Economy May 2, 2026 06:50 PM

Fed's Goolsbee Warns Recent Inflation Prints Are ‘Bad News,’ Urges Patience on Cuts

Chicago Fed president stresses need for clearer signs that inflation is moving toward 2% before the central bank eases policy

By Derek Hwang
Fed's Goolsbee Warns Recent Inflation Prints Are ‘Bad News,’ Urges Patience on Cuts

Chicago Federal Reserve President Austan Goolsbee characterized recent inflation readings as "bad news," saying they strengthen the case for the Fed to hold off on interest-rate reductions until there is firmer evidence that price pressures are returning to the 2% target. He highlighted inflation spreading into services and cited oil-price moves and geopolitical tensions as complicating factors.

Key Points

  • Goolsbee called recent inflation prints "bad news" and said the Fed needs firmer proof that inflation is returning toward 2% before cutting rates.
  • The PCE price index rose at a 3.5% annual rate in March, and inflation is now appearing in some service sectors previously considered insulated from shocks.
  • The Fed voted 8-4 to hold rates steady at 3.5% to 3.75%, reflecting the most divided decision since 1992 and disagreement over forward guidance.

Chicago Federal Reserve President Austan Goolsbee said on Saturday that recent inflation data amount to "bad news" for policymakers and underscore the need for continued caution on interest-rate cuts.

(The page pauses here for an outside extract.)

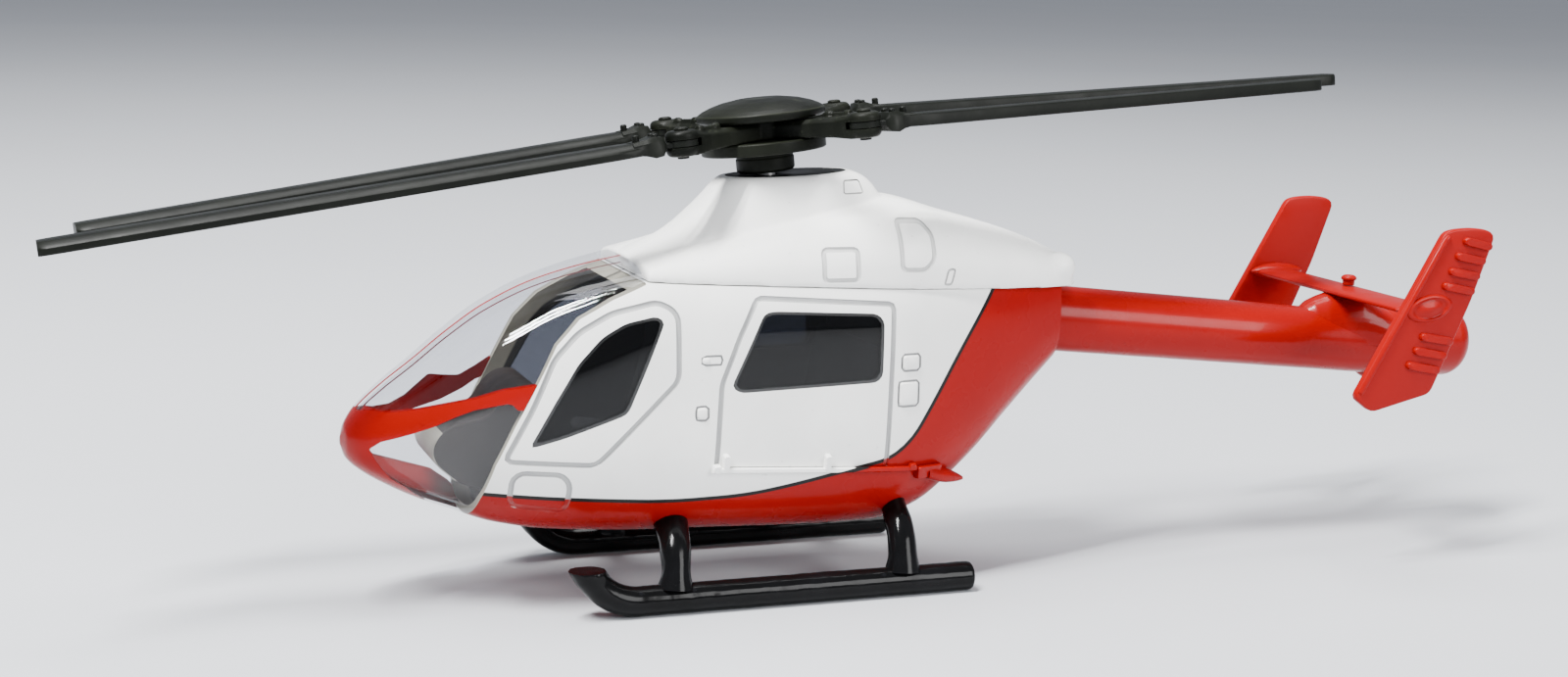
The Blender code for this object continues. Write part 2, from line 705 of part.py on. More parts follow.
def make_rotor():
    place = mast_place()
    plate = cylinder(8.2 - GAP, 0.0, 0.7, 28, stretched(1.36, 0.72) @ Matrix.Translation((0, 0, -0.7)))
    mast_plate = part(plate, "mast_plate", GREY_PLASTIC)
    boolean(mast_plate, "DIFFERENCE", cutter(cylinder(1.9, -6, 6, 16, place), "plate_bore"))
    sleeve = ((5.1, 4.2), (5.15, 1.2), (4.6, 0.6), (1.9, 0.6), (1.9, 4.2), (5.1, 4.2))
    turned(sleeve, "mast_sleeve", GREY_PLASTIC, 28, place)
    disc = ((10.6, 6.3), (11.0, 5.9), (11.0, 4.8), (10.6, 4.5), (1.9, 4.5), (1.9, 6.3), (10.6, 6.3))
    turned(disc, "swash_disc", GREY_PLASTIC, 32, place)
    pin = (
        (0.0, 9.5), (1.6, 9.5), (1.6, -8.4), (1.1, -8.4), (1.1, -9.6), (1.6, -9.6),
        (1.6, -10.8), (0.0, -10.8),
    )
    turned(pin, "rotor_pin", STEEL, 16, place)
    clip = ((3.4, -8.5), (3.4, -9.5), (1.4, -9.5), (1.4, -8.5), (3.4, -8.5))
    turned(clip, "pin_clip", STEEL, 20, place)
    dome = [
        (11.3 * math.sin(math.radians(a)), 10.6 + 2.9 * math.cos(math.radians(a)))
        for a in (18, 36, 54, 72)
    ]
    cap = [(0.0, 13.5), *dome, (11.3, 11.0), (11.3, 10.3), (10.9, 9.9), (0.0, 9.9)]
    turned(cap, "hub_cap", GREY_PLASTIC, 32, place)


def arm_place(angle):
    return mast_place() @ Matrix.Rotation(math.radians(angle + CROSS_YAW), 4, "Z")


def make_hub_cross():
    """The hub with its four arms. Each arm ends in a fork that holds a blade's pin."""
    place = mast_place()
    cross = part(cylinder(6.0, 6.6, 9.6, 24, place), "hub_cross", GREY_PLASTIC)
    for name, angle, _ in BLADES:
        here = arm_place(angle)
        arm = box((0.5, -2.1, 6.8), (HINGE_R - 5.0, 2.1, 9.4))
        block = box((HINGE_R - 6.0, -2.4, 6.1), (HINGE_R - 0.6, 2.4, 10.1))
        for bm in (arm, block):
            bmesh.ops.transform(bm, matrix=here, verts=bm.verts)
        hinge = here @ Matrix.Translation((HINGE_R, 0, 0))
        arm = cutter(arm, name + "_arm")
        block = cutter(block, name + "_fork_block")
        lug = cutter(cylinder(2.8, 6.0, 10.2, 18, hinge), name + "_fork_lug")
        boolean(cross, "UNION", arm, block, lug)
    for name, angle, _ in BLADES:
        hinge = arm_place(angle) @ Matrix.Translation((HINGE_R, 0, 0))
        slot = cutter(cylinder(3.3, 7.1, 9.2, 20, hinge), name + "_fork_slot")
        hole = cutter(cylinder(0.75 + GAP, 4, 12, 12, hinge), name + "_fork_hole")
        boolean(cross, "DIFFERENCE", slot, hole)
    bore = cutter(cylinder(1.6 + GAP, 6, 10.5, 16, place), "hub_bore")
    boolean(cross, "DIFFERENCE", bore)


def blade_place(angle, direction):
    """A blade's frame: origin on its hinge pin, X along the folded blade, drooping slightly."""
    swing = direction - angle - CROSS_YAW
    return (
        arm_place(angle)
        @ Matrix.Translation((HINGE_R, 0, 0))
        @ Matrix.Rotation(math.radians(swing), 4, "Z")
    )


def make_blades():
    for name, angle, direction in BLADES:
        place = blade_place(angle, direction)
        blade = part(cylinder(2.5, 7.4, 8.9, 18, place), "blade_" + name, GREY_PLASTIC)
        neck = box((0.5, -1.6, 7.5), (6.5, 1.6, 8.8))
        bmesh.ops.transform(neck, matrix=place, verts=neck.verts)
        half, low = BLADE_CHORD / 2, 8.15 - BLADE_T / 2
        fall = math.tan(math.radians(DROOP))
        rings = []
        for x, width in ((3.7, 0.5), (7.0, 0.72), (14.0, 1.0), (BLADE_LENGTH - 2, 1.0), (BLADE_LENGTH, 0.7)):
            z = low - fall * (x - 3.7)
            w = half * width
            rings.append([
                (x, -w, z), (x, w, z), (x, w, z + BLADE_T * 0.55),
                (x, w * 0.55, z + BLADE_T), (x, -w * 0.8, z + BLADE_T), (x, -w, z + BLADE_T * 0.75),
            ])
        vane = loft(rings)
        bmesh.ops.transform(vane, matrix=place, verts=vane.verts)
        hole = cutter(cylinder(0.75 + GAP, 5, 12, 12, place), name + "_root_hole")
        boolean(blade, "UNION", cutter(neck, name + "_neck"), cutter(vane, name + "_vane"))
        boolean(blade, "DIFFERENCE", hole)
        pin = (
            (0.0, 11.3), (0.9, 11.2), (1.3, 10.9), (1.3, 10.5), (0.75, 10.5), (0.75, 5.8), (0.0, 5.8),
        )
        turned(pin, "hinge_pin_" + name, GREY_PLASTIC, 12, place)


def make_screws():
    """The two screws that hold the belly pan, with their heads in the pan's recesses."""
    for name, x in (("front", 18.0), ("rear", 2.0)):
        keel = interpolate(HULL, x)[3]
        head, face = keel + 0.8, keel + 0.3
        profile = ((0.0, 15.2), (1.2, 15.2), (1.2, head), (2.2, head), (2.2, face), (0.0, face))
        place = Matrix.Translation((x, 0, 0))
        turned(profile, f"belly_screw_{name}", STEEL, 14, place)
        hole = cutter(cylinder(2.2 + GAP, keel - 3, 20, 16, place), name + "_screw_hole")
        boolean(bpy.data.objects["belly_pan"], "DIFFERENCE", hole)


def set_origins():
    """Each moving piece's parent empty stands on its joint's axis."""
    rotor = bpy.data.objects.new("rotor_axis", None)
    rotor.matrix_world = scaled(mast_place())
    PARTS.objects.link(rotor)
    bpy.context.view_layer.update()
    for name in ("mast_sleeve", "swash_disc", "rotor_pin", "pin_clip", "hub_cap", "hub_cross"):
        attach(bpy.data.objects[name], rotor)
    for name, angle, direction in BLADES:
        hinge = bpy.data.objects.new("hinge_axis_" + name, None)
        hinge.matrix_world = scaled(blade_place(angle, direction))
        PARTS.objects.link(hinge)
        bpy.context.view_layer.update()
        attach(bpy.data.objects["hinge_pin_" + name], rotor)
        attach(bpy.data.objects["blade_" + name], hinge)
        attach(hinge, rotor)


def attach(child, parent):
    kept = child.matrix_world.copy()
    child.parent = parent
    child.matrix_parent_inverse = parent.matrix_world.inverted()
    child.matrix_world = kept


clear_scene()
PARTS = make_collection("rescue_helicopter_model")
CUTTERS = make_collection("cutters")
BODY = make_body()
PAN = make_belly_pan()
make_canopy()
make_window(FRONT_WINDOW, "front_window")
make_window(REAR_WINDOW, "rear_window")
make_cowling()
make_cabin()
make_landing_gear(BODY, PAN)
make_door_rails()
make_tail_boom()
make_stabiliser()
make_rotor()
make_hub_cross()
make_blades()
make_screws()
set_origins()
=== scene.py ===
"""The looks of the rescue helicopter model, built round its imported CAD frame.

+X is the nose, +Y the port side and +Z up. Sizes are in millimetres, and put() turns them into metres.
"""

import json
import math

import bmesh
import bpy
import numpy as np
from mathutils import Matrix, Vector

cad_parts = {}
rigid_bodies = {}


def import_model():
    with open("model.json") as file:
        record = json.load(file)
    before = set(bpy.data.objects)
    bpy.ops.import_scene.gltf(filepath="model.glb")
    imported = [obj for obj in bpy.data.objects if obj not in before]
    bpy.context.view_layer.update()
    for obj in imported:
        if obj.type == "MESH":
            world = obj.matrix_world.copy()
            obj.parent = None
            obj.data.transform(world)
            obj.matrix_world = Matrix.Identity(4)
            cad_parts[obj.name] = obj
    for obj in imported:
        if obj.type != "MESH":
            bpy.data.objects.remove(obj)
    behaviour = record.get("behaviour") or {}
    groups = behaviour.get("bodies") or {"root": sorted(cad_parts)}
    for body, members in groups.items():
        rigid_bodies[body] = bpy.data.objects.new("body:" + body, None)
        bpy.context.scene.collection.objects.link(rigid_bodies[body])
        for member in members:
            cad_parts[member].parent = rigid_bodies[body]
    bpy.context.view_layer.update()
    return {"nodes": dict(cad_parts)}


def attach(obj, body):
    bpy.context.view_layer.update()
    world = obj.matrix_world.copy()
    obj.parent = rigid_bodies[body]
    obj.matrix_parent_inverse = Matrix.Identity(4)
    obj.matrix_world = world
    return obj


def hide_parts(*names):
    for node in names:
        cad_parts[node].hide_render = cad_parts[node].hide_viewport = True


WHITE = (0.9, 0.9, 0.87)
WHITE_SHADE = (0.79, 0.79, 0.765)
RED = (0.25, 0.0002, 0.0002)
RED_SHADE = (0.22, 0.0002, 0.0001)
# The grey of the grooves is painted shade and dirt, in two tones mixed by noise.
GREY = (0.36, 0.365, 0.36)
GREY_SHADE = (0.31, 0.31, 0.31)
INK = (0.008, 0.008, 0.008)
KHAKI = (0.34, 0.32, 0.25)
DUST = 0.6  # how dark a dust nib is, as a share of the paint's colour
ROUGH = (0.22, 0.34)  # the paint's least and greatest roughness
GLOSS = 0.1
COAT = 0.08
EDGE_SHEEN = 0.35  # the share of clear plastic that mirrors at a grazing angle

MM = 0.001
REACH = 30  # half the width of a cutter that goes through the whole body
WALL = 1.5  # thickness of the castings
GLASS = 1.2  # thickness of the clear canopy
SEAM = 0.12  # width of the joint lines between pieces
PAN_SEAM = 0.02  # the belly pan's joint is nearly closed

# Body cross-sections: station X, half width, crown Z, keel Z, Z of the widest line,
# upper and lower corner exponent (2 is an ellipse, 4 is nearly square).
HULL = (
    (89.0, 0.6, 28.9, 27.6, 28.2, 2.0, 2.0),
    (88.2, 3.4, 31.2, 25.4, 28.3, 2.1, 2.1),
    (86.0, 6.4, 34.2, 23.3, 28.5, 2.2, 2.2),
    (82.0, 9.2, 37.8, 20.8, 29.0, 2.3, 2.2),
    (77.0, 11.4, 41.6, 18.3, 29.6, 2.4, 2.3),
    (71.0, 13.7, 46.4, 16.0, 30.4, 2.5, 2.4),
    (64.5, 15.7, 50.8, 13.6, 31.2, 2.7, 2.5),
    (56.0, 17.5, 54.7, 12.0, 32.0, 3.1, 2.6),
    (47.5, 18.5, 57.1, 11.3, 32.6, 3.7, 2.7),
    (40.0, 18.9, 58.6, 10.9, 33.0, 4.3, 2.8),
    (30.0, 19.0, 60.5, 10.6, 33.0, 4.3, 2.8),
    (10.0, 18.9, 61.0, 9.9, 33.0, 4.3, 2.8),
    (-4.0, 18.5, 61.0, 9.7, 33.5, 4.2, 2.7),
    (-12.0, 17.4, 60.5, 11.4, 35.0, 4.0, 2.5),
    (-22.0, 15.0, 60.0, 18.4, 38.0, 3.6, 2.4),
    (-31.0, 12.1, 59.5, 27.3, 41.5, 3.2, 2.3),
    (-37.0, 9.9, 59.0, 33.2, 43.8, 3.0, 2.2),
    (-40.6, 8.6, 58.8, 36.8, 45.0, 3.0, 2.2),
)
NOSE_X = HULL[0][0]
REAR_X = HULL[-1][0]
DECK_Z = 54.0
DECK_SLOPE = 0.047
WINDSCREEN_X = 40.5
PILLAR = (
    (WINDSCREEN_X, 55.6),
    (46.3, 53.2),
    (51.9, 50.2),
    (55.9, 46.0),
    (59.2, 39.6),
    (62.8, 32.6),
    (65.8, 26.0),
    (67.8, 19.6),
    (69.0, 14.0),
)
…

Speaking on Fox News' "The Journal Editorial Report," Goolsbee emphasized that the Fed needs clearer confirmation that inflation is moving back toward its 2% goal before it begins easing policy. He made his comments in the wake of government data showing the Personal Consumption Expenditures price index - the Fed's preferred inflation gauge - rose at a 3.5% annual rate in March.

Goolsbee warned that price pressures are now appearing in parts of the economy that have typically been less vulnerable to shocks. He said inflation is turning up in service sectors that are normally more insulated from disruptions such as tariffs. Describing the makeup of recent inflation, he added it "doesn't look good."

In his remarks, Goolsbee also pointed to rising oil prices and geopolitical tensions involving Iran as factors that could further complicate the inflation outlook, reinforcing the case for a cautious approach to policy adjustments.


Fed dynamics and the policy outlook

Goolsbee's dovish-caution label on potential easing aligns with a central bank that is currently navigating internal divisions over the path ahead. At the Fed's most recent meeting, officials left the policy rate unchanged in a 3.5% to 3.75% range. The decision was reached in an 8-4 vote - the most divided outcome at the Fed since 1992.

The split reflected disagreement over "forward guidance." Several officials resisted language that could suggest the next move would likely be a rate cut, producing a more fractured public posture on the short-term policy trajectory.


Leadership transition and personal endorsements

The policy debate is unfolding as the Fed prepares for a leadership change. Kevin Warsh is awaiting Senate confirmation to replace Jerome Powell as Chair. Goolsbee said he welcomed both the prospective new leadership and Powell's decision to stay on the Board of Governors.

Commenting on Powell, Goolsbee said, "He has been judicious and he has insights," and added that he is "excited" to see the effect Warsh will have on the central bank's direction.


Implications

Goolsbee's comments underscore the Fed's current emphasis on getting firmer evidence of disinflation before moving to ease policy, a stance shaped by recent PCE readings and developments in energy markets and geopolitics.

Risks

  • Rising oil prices and geopolitical tensions involving Iran could add upward pressure to inflation, affecting energy and broader markets - particularly energy and transportation sectors.
  • The internal split at the Fed and unclear forward guidance create policy uncertainty that may affect interest-rate-sensitive sectors such as housing and financials.
  • Inflation spreading into service sectors could make disinflation more difficult and protracted, posing risks for consumer spending and service-industry firms.